12 months Euribor hits 3%

 In Cost of Living Crisis, Mortgage lending, News

The Euribor interest rate for 12 months ultimately fixed on mortgages lent by banks has hit the 3% mark for the first time in 14 years.

The last time the rate was pegged so high was on 1 January, 2009 in the depths of the EU’s sovereign debt crisis.
Now, 14 years on, it has hit the same heights, set at 3.057% on Monday in what can only be bad news for mortgage holders who will see the monthly interest on home loans rise.
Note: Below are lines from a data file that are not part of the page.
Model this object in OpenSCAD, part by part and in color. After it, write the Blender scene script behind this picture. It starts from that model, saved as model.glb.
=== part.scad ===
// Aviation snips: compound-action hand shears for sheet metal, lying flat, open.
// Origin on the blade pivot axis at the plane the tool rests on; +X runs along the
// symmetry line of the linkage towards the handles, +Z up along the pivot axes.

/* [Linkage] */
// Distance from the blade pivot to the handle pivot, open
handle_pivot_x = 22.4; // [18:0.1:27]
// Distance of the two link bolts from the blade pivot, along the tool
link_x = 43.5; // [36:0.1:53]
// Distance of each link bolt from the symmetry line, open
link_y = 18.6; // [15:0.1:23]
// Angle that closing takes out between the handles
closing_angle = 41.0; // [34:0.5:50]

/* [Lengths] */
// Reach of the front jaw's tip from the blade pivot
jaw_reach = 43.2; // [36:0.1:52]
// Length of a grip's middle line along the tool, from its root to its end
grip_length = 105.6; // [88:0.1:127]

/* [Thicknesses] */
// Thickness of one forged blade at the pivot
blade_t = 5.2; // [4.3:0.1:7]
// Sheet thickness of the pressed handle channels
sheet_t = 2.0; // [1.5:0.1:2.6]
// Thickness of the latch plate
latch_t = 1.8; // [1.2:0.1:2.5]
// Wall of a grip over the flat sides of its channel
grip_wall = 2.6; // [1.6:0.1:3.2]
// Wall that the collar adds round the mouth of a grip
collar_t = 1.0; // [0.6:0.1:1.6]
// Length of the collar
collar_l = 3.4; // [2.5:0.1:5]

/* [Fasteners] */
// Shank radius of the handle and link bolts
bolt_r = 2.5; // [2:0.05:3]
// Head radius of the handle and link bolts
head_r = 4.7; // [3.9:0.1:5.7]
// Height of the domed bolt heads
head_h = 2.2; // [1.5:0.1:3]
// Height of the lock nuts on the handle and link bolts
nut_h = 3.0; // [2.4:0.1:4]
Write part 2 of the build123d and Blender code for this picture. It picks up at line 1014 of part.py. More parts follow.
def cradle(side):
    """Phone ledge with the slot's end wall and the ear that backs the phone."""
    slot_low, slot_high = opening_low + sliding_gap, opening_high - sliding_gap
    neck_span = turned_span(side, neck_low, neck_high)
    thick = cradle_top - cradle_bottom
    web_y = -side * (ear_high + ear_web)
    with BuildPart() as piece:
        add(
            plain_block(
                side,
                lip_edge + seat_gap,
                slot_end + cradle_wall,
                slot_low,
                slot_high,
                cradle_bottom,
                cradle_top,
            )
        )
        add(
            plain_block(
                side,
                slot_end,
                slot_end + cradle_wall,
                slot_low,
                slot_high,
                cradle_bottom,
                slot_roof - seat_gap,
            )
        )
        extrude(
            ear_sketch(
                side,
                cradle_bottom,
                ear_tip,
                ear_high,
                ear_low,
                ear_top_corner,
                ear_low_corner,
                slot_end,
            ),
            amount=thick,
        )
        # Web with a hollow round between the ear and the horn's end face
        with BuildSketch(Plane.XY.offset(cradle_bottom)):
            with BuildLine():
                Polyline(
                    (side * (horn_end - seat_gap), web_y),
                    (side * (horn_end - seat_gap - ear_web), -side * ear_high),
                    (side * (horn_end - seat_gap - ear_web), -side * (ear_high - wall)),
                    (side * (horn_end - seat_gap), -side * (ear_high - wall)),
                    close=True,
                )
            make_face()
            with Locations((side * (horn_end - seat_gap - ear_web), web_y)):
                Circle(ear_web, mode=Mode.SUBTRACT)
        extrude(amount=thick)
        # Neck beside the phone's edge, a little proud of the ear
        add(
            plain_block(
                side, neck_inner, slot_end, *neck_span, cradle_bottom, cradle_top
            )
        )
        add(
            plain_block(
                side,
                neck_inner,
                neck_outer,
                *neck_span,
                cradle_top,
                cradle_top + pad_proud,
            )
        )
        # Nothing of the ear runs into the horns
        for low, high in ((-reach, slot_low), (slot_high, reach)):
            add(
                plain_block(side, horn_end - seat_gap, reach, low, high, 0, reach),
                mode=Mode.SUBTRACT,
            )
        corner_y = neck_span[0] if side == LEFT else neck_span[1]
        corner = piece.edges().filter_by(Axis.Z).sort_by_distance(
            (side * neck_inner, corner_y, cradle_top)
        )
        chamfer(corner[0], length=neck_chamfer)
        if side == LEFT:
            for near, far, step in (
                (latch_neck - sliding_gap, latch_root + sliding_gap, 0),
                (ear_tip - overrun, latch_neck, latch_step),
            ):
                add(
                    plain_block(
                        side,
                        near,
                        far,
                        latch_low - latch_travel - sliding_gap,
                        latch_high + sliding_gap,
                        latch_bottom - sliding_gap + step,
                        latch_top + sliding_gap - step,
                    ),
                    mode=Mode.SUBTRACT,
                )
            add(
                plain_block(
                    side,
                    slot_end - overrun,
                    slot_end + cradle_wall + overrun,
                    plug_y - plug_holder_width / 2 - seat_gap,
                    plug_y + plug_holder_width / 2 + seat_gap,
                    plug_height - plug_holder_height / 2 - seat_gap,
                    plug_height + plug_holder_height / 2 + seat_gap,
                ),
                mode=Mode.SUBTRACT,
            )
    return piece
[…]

Euribor has gone up right before Christmas because the European Central Bank increased base interest rates with its President Christine Lagarde saying that the institution would continue to pursue an aggressive interest rates policy to control inflation.
2022 has been characterised as a year marked by an increase in the Euribor rate and next year will be more of the same, leaving thousands of families already feeling the pinch with their gas and electricity bills and at supermarket checkouts ever more keenly.
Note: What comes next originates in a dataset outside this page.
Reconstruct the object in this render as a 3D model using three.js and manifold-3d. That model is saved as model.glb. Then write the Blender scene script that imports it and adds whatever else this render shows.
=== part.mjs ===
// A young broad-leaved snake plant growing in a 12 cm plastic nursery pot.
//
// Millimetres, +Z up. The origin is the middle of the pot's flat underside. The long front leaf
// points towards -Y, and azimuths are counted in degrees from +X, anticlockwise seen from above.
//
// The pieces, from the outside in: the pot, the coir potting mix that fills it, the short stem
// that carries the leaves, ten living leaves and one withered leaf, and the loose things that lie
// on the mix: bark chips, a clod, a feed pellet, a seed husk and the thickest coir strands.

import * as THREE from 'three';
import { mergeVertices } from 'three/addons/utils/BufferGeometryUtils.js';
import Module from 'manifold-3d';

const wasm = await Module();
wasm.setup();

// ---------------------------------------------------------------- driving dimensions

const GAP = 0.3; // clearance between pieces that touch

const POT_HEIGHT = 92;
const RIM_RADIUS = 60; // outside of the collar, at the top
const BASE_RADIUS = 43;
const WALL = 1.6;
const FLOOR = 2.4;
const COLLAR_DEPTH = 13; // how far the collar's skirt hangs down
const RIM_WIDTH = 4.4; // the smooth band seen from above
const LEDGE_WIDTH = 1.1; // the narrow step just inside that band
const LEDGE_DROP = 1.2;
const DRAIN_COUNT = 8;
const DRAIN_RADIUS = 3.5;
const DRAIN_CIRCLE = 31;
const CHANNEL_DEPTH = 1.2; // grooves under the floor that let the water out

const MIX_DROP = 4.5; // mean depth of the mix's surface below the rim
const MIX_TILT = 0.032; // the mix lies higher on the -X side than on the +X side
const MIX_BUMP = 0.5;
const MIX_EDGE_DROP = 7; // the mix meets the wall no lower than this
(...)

In relation to Euribor at 12 months, which a large proportion of the Portuguese have pegged their mortgages at (70% of new mortgages in 2020 and 2021), interest on mortgage repayments stood at -0.505% and by the new year will be at 3%, increasing the base point by 350 within the space of 12 months.
This increase means an increase of €250 in the monthly repayments on a €150,000 30-year mortgage at a time when families are facing a rising cost of living because of inflation running at 8% this year.